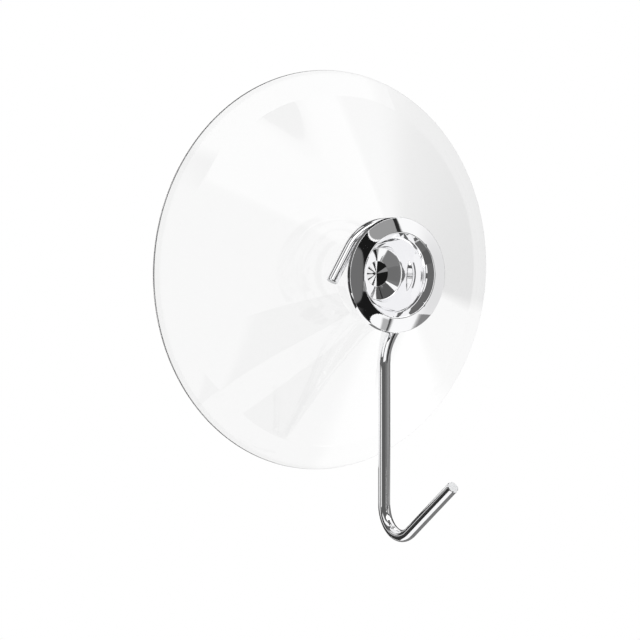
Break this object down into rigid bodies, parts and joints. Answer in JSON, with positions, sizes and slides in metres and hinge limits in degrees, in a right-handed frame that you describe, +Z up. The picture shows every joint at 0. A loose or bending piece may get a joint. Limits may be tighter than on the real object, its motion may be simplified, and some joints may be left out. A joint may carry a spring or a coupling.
{
  "type": "suction cup hook",
  "caption": "Clear soft suction cup with a dished chrome cap that holds a swivelling bent wire hook for hanging light things on a smooth wall.",
  "frame": {"origin": "centre of the cup's rim, in the plane of the wall that it sticks to", "axes": "+Z up as it hangs on a wall, +Y into the wall, -Y along the cup's axis out into the room"},
  "size_m": [0.06, 0.0352, 0.0695],
  "materials": {
    "suction_cup": "clear flexible PVC, smooth from a polished mould",
    "cap": "bright chrome plate on turned metal",
    "wire_hook": "bright chrome plate on drawn steel wire"
  },
  "bodies": {
    "cup": {"suction_cup": "suction_cup", "cap": "cap"},
    "hook": {"wire_hook": "wire_hook"}
  },
  "joints": [
    {"name": "hook_swivel", "type": "hinge", "parent": "cup", "child": "hook", "pos_m": [0, -0.0168, 0], "axis": [0, 1, 0], "continuous": true}
  ]
}
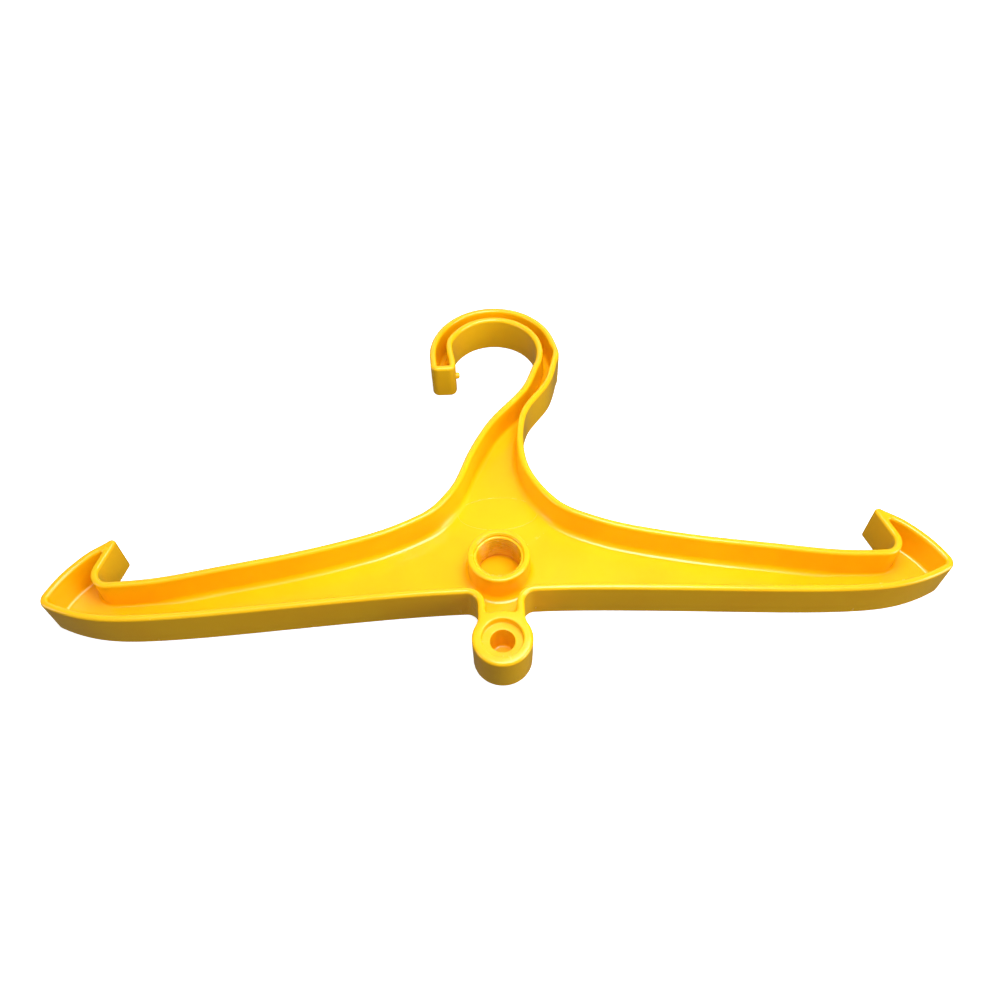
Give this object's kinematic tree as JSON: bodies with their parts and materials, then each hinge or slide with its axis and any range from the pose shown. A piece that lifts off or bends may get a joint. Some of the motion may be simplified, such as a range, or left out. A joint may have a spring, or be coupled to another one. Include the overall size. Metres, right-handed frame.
{
  "type": "dive gear hanger",
  "caption": "Heavy moulded plastic gear hanger with a rail hook, long channel-section arms with strap catches, a central threaded socket and a round seal lug below.",
  "frame": {"origin": "on the axis of the threaded socket, in the plane of the back edges", "axes": "+X to the right along the arms, +Y up towards the rail hook, +Z out of the open front of the channel"},
  "size_m": [0.4152, 0.2237, 0.021],
  "materials": {
    "moulding": "glossy yellow moulded plastic"
  },
  "bodies": {
    "root": {"rail_hook": "moulding", "centre_web": "moulding", "left_stem_rim": "moulding", "right_stem_rim": "moulding", "left_neck_rim": "moulding", "right_neck_rim": "moulding", "left_arm": "moulding", "right_arm": "moulding", "left_strap_catch": "moulding", "right_strap_catch": "moulding", "threaded_socket": "moulding", "seal_lug": "moulding"}
  },
  "joints": []
}
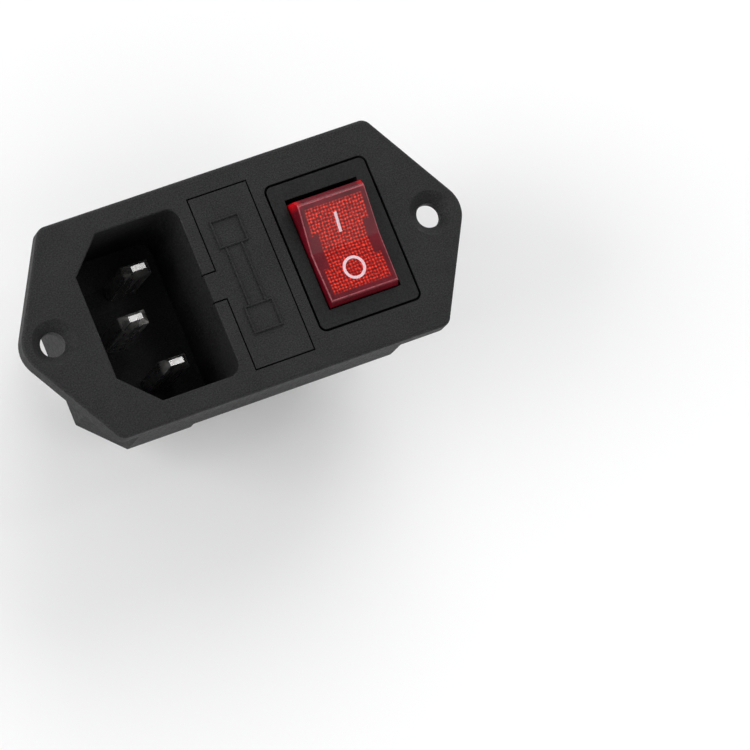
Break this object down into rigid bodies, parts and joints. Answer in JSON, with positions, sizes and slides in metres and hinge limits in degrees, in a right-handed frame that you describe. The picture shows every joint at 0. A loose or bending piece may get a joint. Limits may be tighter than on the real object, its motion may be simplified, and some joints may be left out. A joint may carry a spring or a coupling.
{
  "type": "power entry module",
  "caption": "Panel power entry module: appliance inlet, fuse drawer and red lit rocker switch side by side in a black flanged housing.",
  "frame": {"origin": "on the panel plane (the flange's rear face), midway between the two screw holes", "axes": "+X from the inlet to the switch, +Y across the module towards the end of the rocker marked with a bar, +Z out of the front"},
  "size_m": [0.066, 0.031, 0.0326],
  "materials": {
    "black_plastic": "satin",
    "red_lens": "translucent",
    "lamp_glass": "clear",
    "resistor_body": "satin",
    "nickel": "satin",
    "tinned_brass": "satin",
    "bare_brass": "satin",
    "silver": "satin",
    "spring_steel": "satin",
    "fuse_glass": "clear"
  },
  "bodies": {
    "root": {"housing": "black_plastic", "switch_body": "black_plastic", "pin_line": "nickel", "pin_neutral": "nickel", "pin_earth": "nickel", "terminal_neutral": "tinned_brass", "terminal_earth": "tinned_brass", "terminal_fused_line": "tinned_brass", "link_strip": "tinned_brass", "fuse_contact_line": "tinned_brass", "fuse_contact_load": "tinned_brass", "fuse_rivet_line": "nickel", "fuse_rivet_load": "nickel", "switch_common_left": "tinned_brass", "switch_fixed_left": "tinned_brass", "fixed_contact_left": "silver", "switch_common_right": "tinned_brass", "switch_fixed_right": "tinned_brass", "fixed_contact_right": "silver"},
    "drawer": {"fuse_drawer": "black_plastic", "fuse_glass": "fuse_glass", "fuse_cap_line": "nickel", "fuse_cap_load": "nickel", "fuse_wire": "tinned_brass", "spare_fuse_glass": "fuse_glass", "spare_fuse_cap_line": "nickel", "spare_fuse_cap_load": "nickel", "spare_fuse_wire": "tinned_brass"},
    "rocker_group": {"rocker": "red_lens", "neon_lamp": "lamp_glass", "lamp_resistor": "resistor_body"},
    "arm_left_group": {"contact_arm_left": "bare_brass", "moving_contact_left": "silver"},
    "plunger_left_group": {"plunger_left": "bare_brass", "plunger_spring_left": "spring_steel"},
    "arm_right_group": {"contact_arm_right": "bare_brass", "moving_contact_right": "silver"},
    "plunger_right_group": {"plunger_right": "bare_brass", "plunger_spring_right": "spring_steel"}
  },
  "joints": [
    {"name": "fuse_drawer_slide", "type": "slide", "parent": "root", "child": "drawer", "axis": [0, 0, 1], "range_m": [0, 0.0133]},
    {"name": "rocker_hinge", "type": "hinge", "parent": "root", "child": "rocker_group", "pos_m": [0.01482, 0, 0.0005], "axis": [-1, 0, 0], "range_deg": [0, 15]},
    {"name": "contact_arm_left_hinge", "type": "hinge", "parent": "root", "child": "arm_left_group", "pos_m": [0.01142, 0, -0.00825], "axis": [1, 0, 0], "range_deg": [0, 13.5]},
    {"name": "plunger_left_slide", "type": "slide", "parent": "rocker_group", "child": "plunger_left_group", "axis": [0, -0.1305, 0.9914], "range_m": [0, 0.0003], "stiffness_N_per_m": 200, "deforming": ["plunger_spring_left"]},
    {"name": "contact_arm_right_hinge", "type": "hinge", "parent": "root", "child": "arm_right_group", "pos_m": [0.01822, 0, -0.00825], "axis": [1, 0, 0], "range_deg": [0, 13.5]},
    {"name": "plunger_right_slide", "type": "slide", "parent": "rocker_group", "child": "plunger_right_group", "axis": [0, -0.1305, 0.9914], "range_m": [0, 0.0003], "stiffness_N_per_m": 200, "deforming": ["plunger_spring_right"]}
  ],
  "couplings": [
    {"joint": "contact_arm_left_hinge", "follows": "rocker_hinge", "ratio": 0.9},
    {"joint": "contact_arm_right_hinge", "follows": "rocker_hinge", "ratio": 0.9}
  ]
}
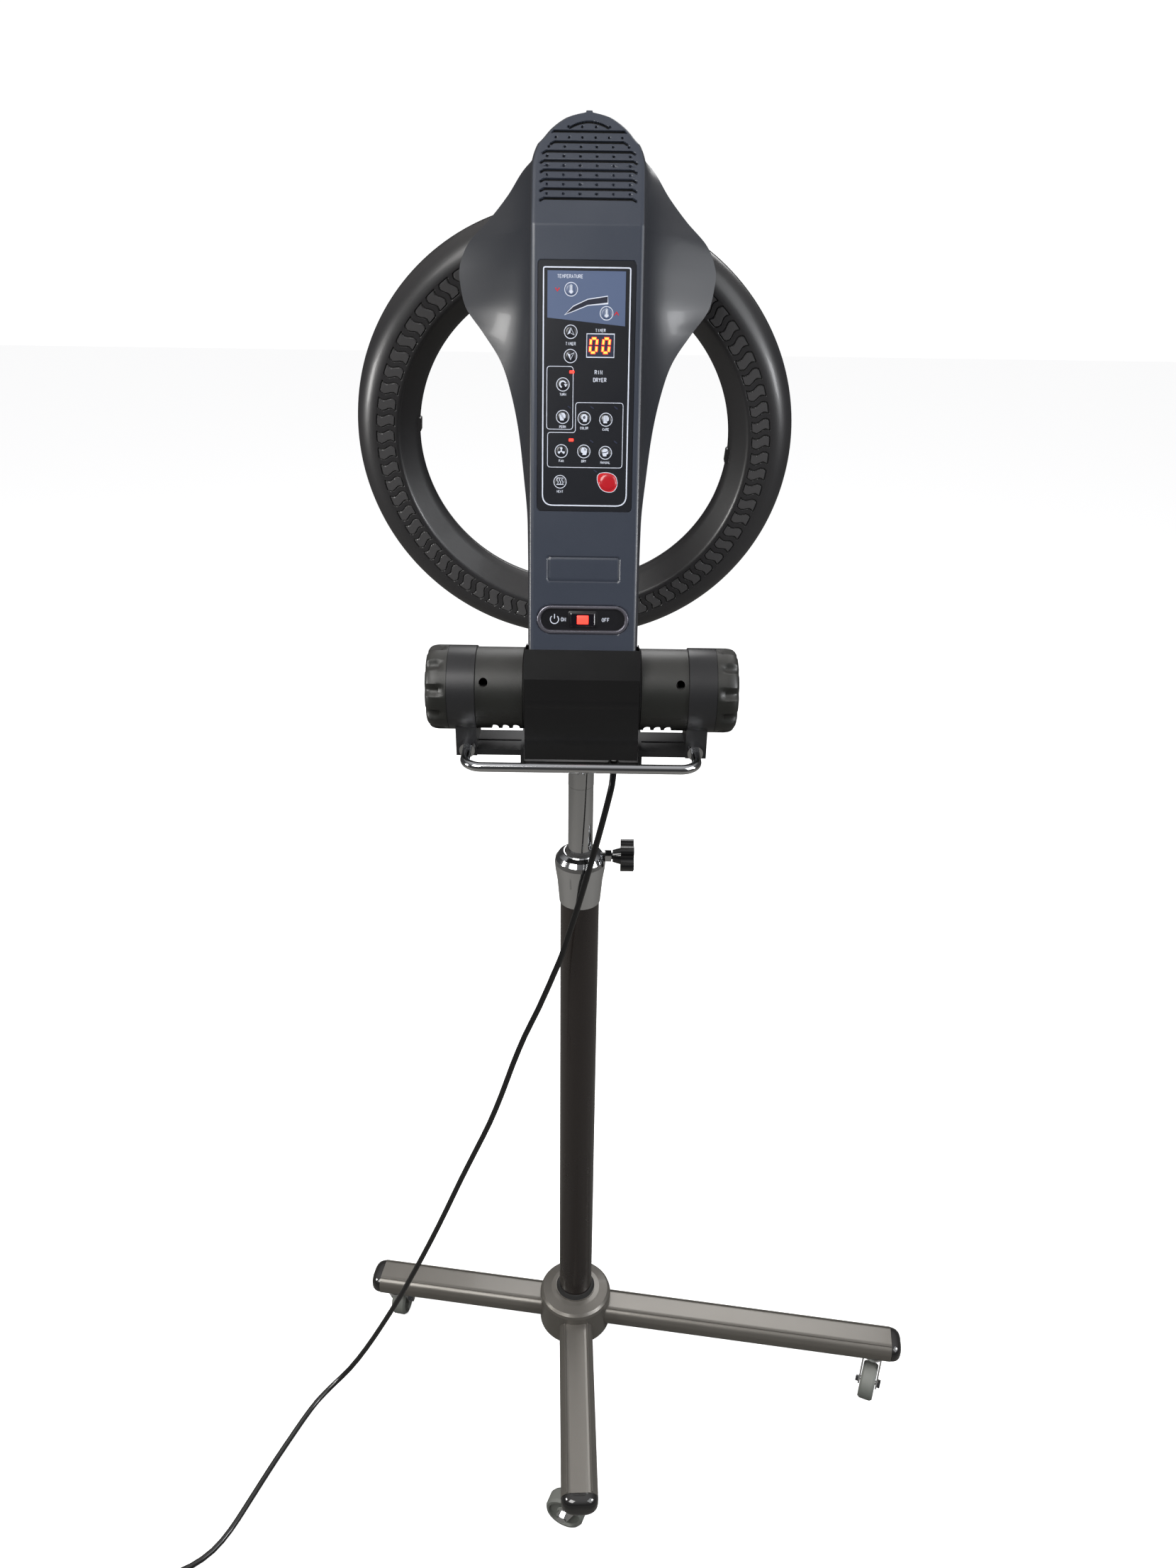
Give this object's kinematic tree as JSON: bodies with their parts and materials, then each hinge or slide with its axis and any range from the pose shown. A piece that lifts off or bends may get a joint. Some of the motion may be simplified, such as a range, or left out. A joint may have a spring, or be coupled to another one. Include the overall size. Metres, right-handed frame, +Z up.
────────────────
> **What you are asked to do**:
Working from the material above, transcribe it exactly while omitting pictures.

> **Result of the exercise**:
Break this object down into rigid bodies, parts and joints. Answer in JSON, with positions, sizes and slides in metres and hinge limits in degrees, in a right-handed frame that you describe, +Z up. The picture shows every joint at 0. A loose or bending piece may get a joint. Limits may be tighter than on the real object, its motion may be simplified, and some joints may be left out. A joint may carry a spring or a coupling.
{
  "type": "suction cup hook",
  "caption": "Clear soft suction cup with a dished chrome cap that holds a swivelling bent wire hook for hanging light things on a smooth wall.",
  "frame": {"origin": "centre of the cup's rim, in the plane of the wall that it sticks to", "axes": "+Z up as it hangs on a wall, +Y into the wall, -Y along the cup's axis out into the room"},
  "size_m": [0.06, 0.0352, 0.0695],
  "materials": {
    "suction_cup": "clear flexible PVC, smooth from a polished mould",
    "cap": "bright chrome plate on turned metal",
    "wire_hook": "bright chrome plate on drawn steel wire"
  },
  "bodies": {
    "cup": {"suction_cup": "suction_cup", "cap": "cap"},
    "hook": {"wire_hook": "wire_hook"}
  },
  "joints": [
    {"name": "hook_swivel", "type": "hinge", "parent": "cup", "child": "hook", "pos_m": [0, -0.0168, 0], "axis": [0, 1, 0], "continuous": true}
  ]
}
Give this object's kinematic tree as JSON: bodies with their parts and materials, then each hinge or slide with its axis and any range from the pose shown. A piece that lifts off or bends may get a joint. Some of the motion may be simplified, such as a range, or left out. A joint may have a spring, or be coupled to another one. Include the overall size. Metres, right-handed frame.
{
  "type": "dive gear hanger",
  "caption": "Heavy moulded plastic gear hanger with a rail hook, long channel-section arms with strap catches, a central threaded socket and a round seal lug below.",
  "frame": {"origin": "on the axis of the threaded socket, in the plane of the back edges", "axes": "+X to the right along the arms, +Y up towards the rail hook, +Z out of the open front of the channel"},
  "size_m": [0.4152, 0.2237, 0.021],
  "materials": {
    "moulding": "glossy yellow moulded plastic"
  },
  "bodies": {
    "root": {"rail_hook": "moulding", "centre_web": "moulding", "left_stem_rim": "moulding", "right_stem_rim": "moulding", "left_neck_rim": "moulding", "right_neck_rim": "moulding", "left_arm": "moulding", "right_arm": "moulding", "left_strap_catch": "moulding", "right_strap_catch": "moulding", "threaded_socket": "moulding", "seal_lug": "moulding"}
  },
  "joints": []
}
Break this object down into rigid bodies, parts and joints. Answer in JSON, with positions, sizes and slides in metres and hinge limits in degrees, in a right-handed frame that you describe. The picture shows every joint at 0. A loose or bending piece may get a joint. Limits may be tighter than on the real object, its motion may be simplified, and some joints may be left out. A joint may carry a spring or a coupling.
{
  "type": "power entry module",
  "caption": "Panel power entry module: appliance inlet, fuse drawer and red lit rocker switch side by side in a black flanged housing.",
  "frame": {"origin": "on the panel plane (the flange's rear face), midway between the two screw holes", "axes": "+X from the inlet to the switch, +Y across the module towards the end of the rocker marked with a bar, +Z out of the front"},
  "size_m": [0.066, 0.031, 0.0326],
  "materials": {
    "black_plastic": "satin",
    "red_lens": "translucent",
    "lamp_glass": "clear",
    "resistor_body": "satin",
    "nickel": "satin",
    "tinned_brass": "satin",
    "bare_brass": "satin",
    "silver": "satin",
    "spring_steel": "satin",
    "fuse_glass": "clear"
  },
  "bodies": {
    "root": {"housing": "black_plastic", "switch_body": "black_plastic", "pin_line": "nickel", "pin_neutral": "nickel", "pin_earth": "nickel", "terminal_neutral": "tinned_brass", "terminal_earth": "tinned_brass", "terminal_fused_line": "tinned_brass", "link_strip": "tinned_brass", "fuse_contact_line": "tinned_brass", "fuse_contact_load": "tinned_brass", "fuse_rivet_line": "nickel", "fuse_rivet_load": "nickel", "switch_common_left": "tinned_brass", "switch_fixed_left": "tinned_brass", "fixed_contact_left": "silver", "switch_common_right": "tinned_brass", "switch_fixed_right": "tinned_brass", "fixed_contact_right": "silver"},
    "drawer": {"fuse_drawer": "black_plastic", "fuse_glass": "fuse_glass", "fuse_cap_line": "nickel", "fuse_cap_load": "nickel", "fuse_wire": "tinned_brass", "spare_fuse_glass": "fuse_glass", "spare_fuse_cap_line": "nickel", "spare_fuse_cap_load": "nickel", "spare_fuse_wire": "tinned_brass"},
    "rocker_group": {"rocker": "red_lens", "neon_lamp": "lamp_glass", "lamp_resistor": "resistor_body"},
    "arm_left_group": {"contact_arm_left": "bare_brass", "moving_contact_left": "silver"},
    "plunger_left_group": {"plunger_left": "bare_brass", "plunger_spring_left": "spring_steel"},
    "arm_right_group": {"contact_arm_right": "bare_brass", "moving_contact_right": "silver"},
    "plunger_right_group": {"plunger_right": "bare_brass", "plunger_spring_right": "spring_steel"}
  },
  "joints": [
    {"name": "fuse_drawer_slide", "type": "slide", "parent": "root", "child": "drawer", "axis": [0, 0, 1], "range_m": [0, 0.0133]},
    {"name": "rocker_hinge", "type": "hinge", "parent": "root", "child": "rocker_group", "pos_m": [0.01482, 0, 0.0005], "axis": [-1, 0, 0], "range_deg": [0, 15]},
    {"name": "contact_arm_left_hinge", "type": "hinge", "parent": "root", "child": "arm_left_group", "pos_m": [0.01142, 0, -0.00825], "axis": [1, 0, 0], "range_deg": [0, 13.5]},
    {"name": "plunger_left_slide", "type": "slide", "parent": "rocker_group", "child": "plunger_left_group", "axis": [0, -0.1305, 0.9914], "range_m": [0, 0.0003], "stiffness_N_per_m": 200, "deforming": ["plunger_spring_left"]},
    {"name": "contact_arm_right_hinge", "type": "hinge", "parent": "root", "child": "arm_right_group", "pos_m": [0.01822, 0, -0.00825], "axis": [1, 0, 0], "range_deg": [0, 13.5]},
    {"name": "plunger_right_slide", "type": "slide", "parent": "rocker_group", "child": "plunger_right_group", "axis": [0, -0.1305, 0.9914], "range_m": [0, 0.0003], "stiffness_N_per_m": 200, "deforming": ["plunger_spring_right"]}
  ],
  "couplings": [
    {"joint": "contact_arm_left_hinge", "follows": "rocker_hinge", "ratio": 0.9},
    {"joint": "contact_arm_right_hinge", "follows": "rocker_hinge", "ratio": 0.9}
  ]
}
Give this object's kinematic tree as JSON: bodies with their parts and materials, then each hinge or slide with its axis and any range from the pose shown. A piece that lifts off or bends may get a joint. Some of the motion may be simplified, such as a range, or left out. A joint may have a spring, or be coupled to another one. Include the overall size. Metres, right-handed frame, +Z up.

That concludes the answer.